___ AVAILABLE DATA

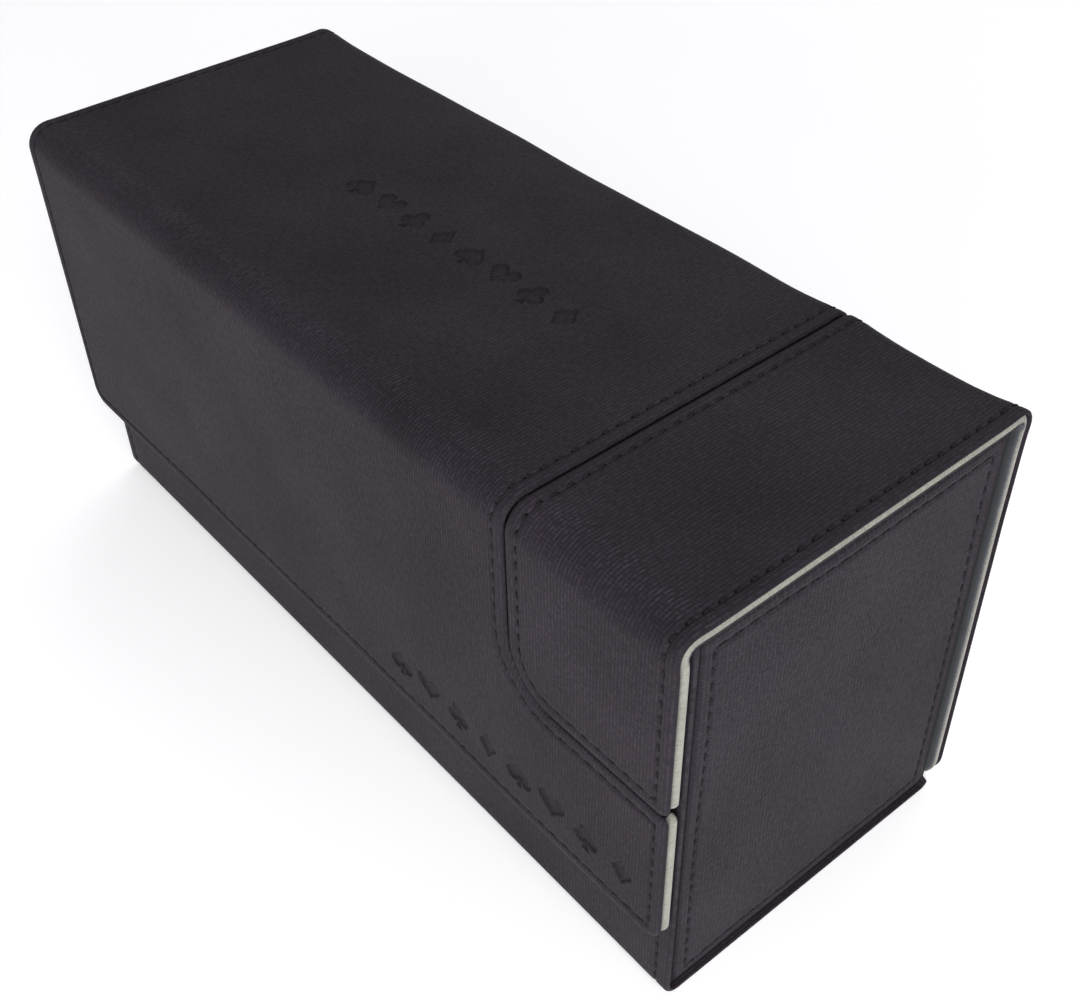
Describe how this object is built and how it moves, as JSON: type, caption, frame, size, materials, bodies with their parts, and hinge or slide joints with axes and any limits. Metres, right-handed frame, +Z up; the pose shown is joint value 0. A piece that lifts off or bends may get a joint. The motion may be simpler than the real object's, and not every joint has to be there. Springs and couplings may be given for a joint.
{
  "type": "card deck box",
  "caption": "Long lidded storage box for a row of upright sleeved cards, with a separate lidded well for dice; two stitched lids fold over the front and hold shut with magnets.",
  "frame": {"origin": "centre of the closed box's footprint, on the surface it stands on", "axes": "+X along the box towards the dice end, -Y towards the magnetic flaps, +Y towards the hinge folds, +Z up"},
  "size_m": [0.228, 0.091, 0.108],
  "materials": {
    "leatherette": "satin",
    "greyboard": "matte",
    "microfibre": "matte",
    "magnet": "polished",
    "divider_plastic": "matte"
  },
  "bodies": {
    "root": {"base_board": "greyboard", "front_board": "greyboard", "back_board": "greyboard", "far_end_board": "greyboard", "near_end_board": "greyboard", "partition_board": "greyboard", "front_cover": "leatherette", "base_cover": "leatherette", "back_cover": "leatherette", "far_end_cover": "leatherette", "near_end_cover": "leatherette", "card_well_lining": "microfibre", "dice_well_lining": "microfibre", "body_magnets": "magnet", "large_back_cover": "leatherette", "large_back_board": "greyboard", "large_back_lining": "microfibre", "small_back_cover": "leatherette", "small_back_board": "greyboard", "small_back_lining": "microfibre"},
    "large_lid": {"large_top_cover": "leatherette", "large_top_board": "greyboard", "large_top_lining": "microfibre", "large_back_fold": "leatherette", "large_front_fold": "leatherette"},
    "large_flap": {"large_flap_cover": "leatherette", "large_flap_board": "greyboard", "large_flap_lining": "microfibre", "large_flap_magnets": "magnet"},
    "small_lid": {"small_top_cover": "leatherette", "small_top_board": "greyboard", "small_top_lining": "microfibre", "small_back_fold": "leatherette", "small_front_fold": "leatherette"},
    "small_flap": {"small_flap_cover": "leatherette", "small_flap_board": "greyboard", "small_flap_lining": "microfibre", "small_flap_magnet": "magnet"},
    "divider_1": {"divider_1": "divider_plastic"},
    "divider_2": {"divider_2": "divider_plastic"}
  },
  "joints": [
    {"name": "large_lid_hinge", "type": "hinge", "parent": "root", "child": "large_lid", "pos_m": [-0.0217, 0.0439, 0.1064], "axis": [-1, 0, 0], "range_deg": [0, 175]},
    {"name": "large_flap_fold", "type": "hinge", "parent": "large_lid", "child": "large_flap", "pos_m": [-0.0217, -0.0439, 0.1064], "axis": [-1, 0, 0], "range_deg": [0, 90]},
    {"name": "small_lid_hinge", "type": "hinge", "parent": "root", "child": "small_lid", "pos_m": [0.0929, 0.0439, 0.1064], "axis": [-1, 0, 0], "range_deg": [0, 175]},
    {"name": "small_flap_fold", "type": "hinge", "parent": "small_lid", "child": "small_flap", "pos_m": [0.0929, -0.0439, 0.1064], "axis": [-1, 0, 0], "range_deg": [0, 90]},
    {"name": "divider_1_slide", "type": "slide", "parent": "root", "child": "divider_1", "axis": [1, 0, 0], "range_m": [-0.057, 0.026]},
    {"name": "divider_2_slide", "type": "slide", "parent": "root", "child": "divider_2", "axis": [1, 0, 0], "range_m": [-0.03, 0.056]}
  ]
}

______

» WHAT THE EXERCISE ASKS: Repeat the listing above without any change.

» OUTPUT BELOW:
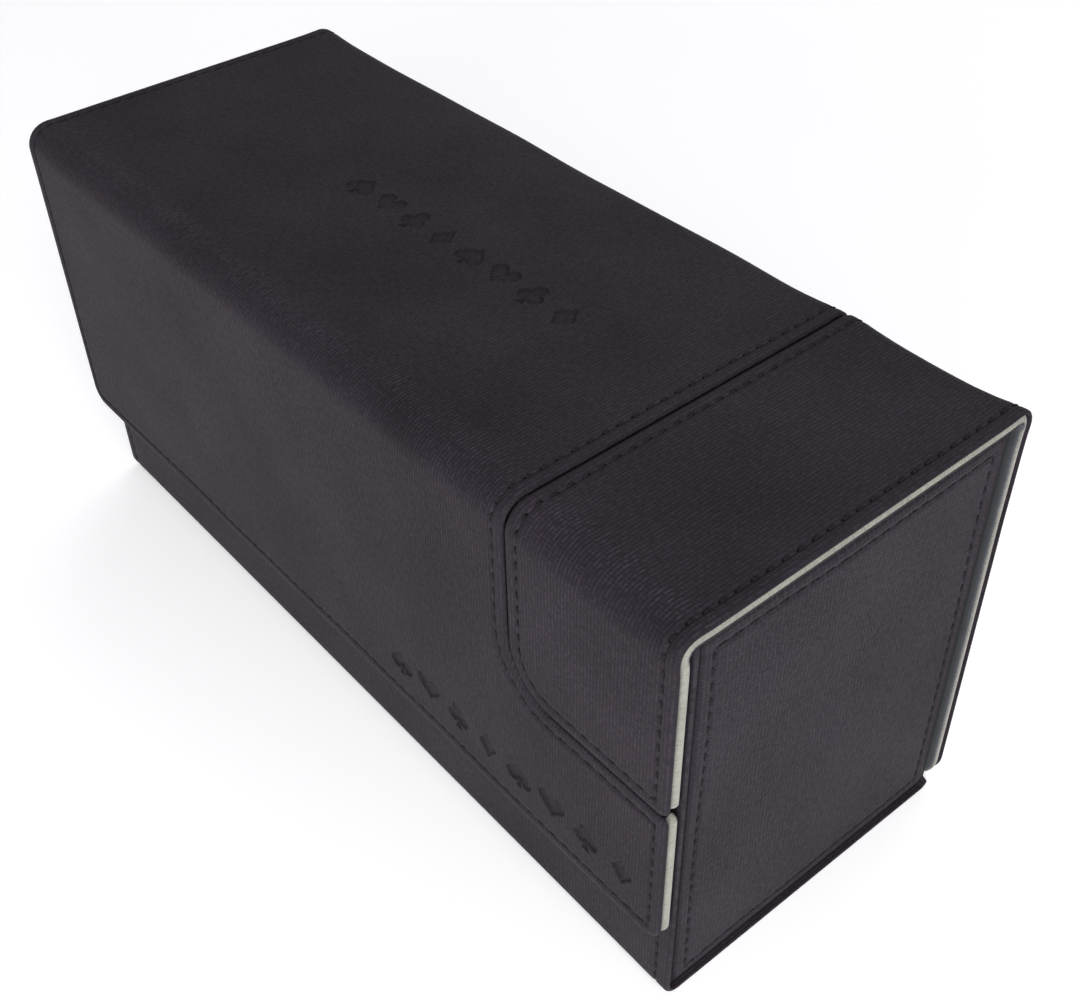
Describe how this object is built and how it moves, as JSON: type, caption, frame, size, materials, bodies with their parts, and hinge or slide joints with axes and any limits. Metres, right-handed frame, +Z up; the pose shown is joint value 0. A piece that lifts off or bends may get a joint. The motion may be simpler than the real object's, and not every joint has to be there. Springs and couplings may be given for a joint.
{
  "type": "card deck box",
  "caption": "Long lidded storage box for a row of upright sleeved cards, with a separate lidded well for dice; two stitched lids fold over the front and hold shut with magnets.",
  "frame": {"origin": "centre of the closed box's footprint, on the surface it stands on", "axes": "+X along the box towards the dice end, -Y towards the magnetic flaps, +Y towards the hinge folds, +Z up"},
  "size_m": [0.228, 0.091, 0.108],
  "materials": {
    "leatherette": "satin",
    "greyboard": "matte",
    "microfibre": "matte",
    "magnet": "polished",
    "divider_plastic": "matte"
  },
  "bodies": {
    "root": {"base_board": "greyboard", "front_board": "greyboard", "back_board": "greyboard", "far_end_board": "greyboard", "near_end_board": "greyboard", "partition_board": "greyboard", "front_cover": "leatherette", "base_cover": "leatherette", "back_cover": "leatherette", "far_end_cover": "leatherette", "near_end_cover": "leatherette", "card_well_lining": "microfibre", "dice_well_lining": "microfibre", "body_magnets": "magnet", "large_back_cover": "leatherette", "large_back_board": "greyboard", "large_back_lining": "microfibre", "small_back_cover": "leatherette", "small_back_board": "greyboard", "small_back_lining": "microfibre"},
    "large_lid": {"large_top_cover": "leatherette", "large_top_board": "greyboard", "large_top_lining": "microfibre", "large_back_fold": "leatherette", "large_front_fold": "leatherette"},
    "large_flap": {"large_flap_cover": "leatherette", "large_flap_board": "greyboard", "large_flap_lining": "microfibre", "large_flap_magnets": "magnet"},
    "small_lid": {"small_top_cover": "leatherette", "small_top_board": "greyboard", "small_top_lining": "microfibre", "small_back_fold": "leatherette", "small_front_fold": "leatherette"},
    "small_flap": {"small_flap_cover": "leatherette", "small_flap_board": "greyboard", "small_flap_lining": "microfibre", "small_flap_magnet": "magnet"},
    "divider_1": {"divider_1": "divider_plastic"},
    "divider_2": {"divider_2": "divider_plastic"}
  },
  "joints": [
    {"name": "large_lid_hinge", "type": "hinge", "parent": "root", "child": "large_lid", "pos_m": [-0.0217, 0.0439, 0.1064], "axis": [-1, 0, 0], "range_deg": [0, 175]},
    {"name": "large_flap_fold", "type": "hinge", "parent": "large_lid", "child": "large_flap", "pos_m": [-0.0217, -0.0439, 0.1064], "axis": [-1, 0, 0], "range_deg": [0, 90]},
    {"name": "small_lid_hinge", "type": "hinge", "parent": "root", "child": "small_lid", "pos_m": [0.0929, 0.0439, 0.1064], "axis": [-1, 0, 0], "range_deg": [0, 175]},
    {"name": "small_flap_fold", "type": "hinge", "parent": "small_lid", "child": "small_flap", "pos_m": [0.0929, -0.0439, 0.1064], "axis": [-1, 0, 0], "range_deg": [0, 90]},
    {"name": "divider_1_slide", "type": "slide", "parent": "root", "child": "divider_1", "axis": [1, 0, 0], "range_m": [-0.057, 0.026]},
    {"name": "divider_2_slide", "type": "slide", "parent": "root", "child": "divider_2", "axis": [1, 0, 0], "range_m": [-0.03, 0.056]}
  ]
}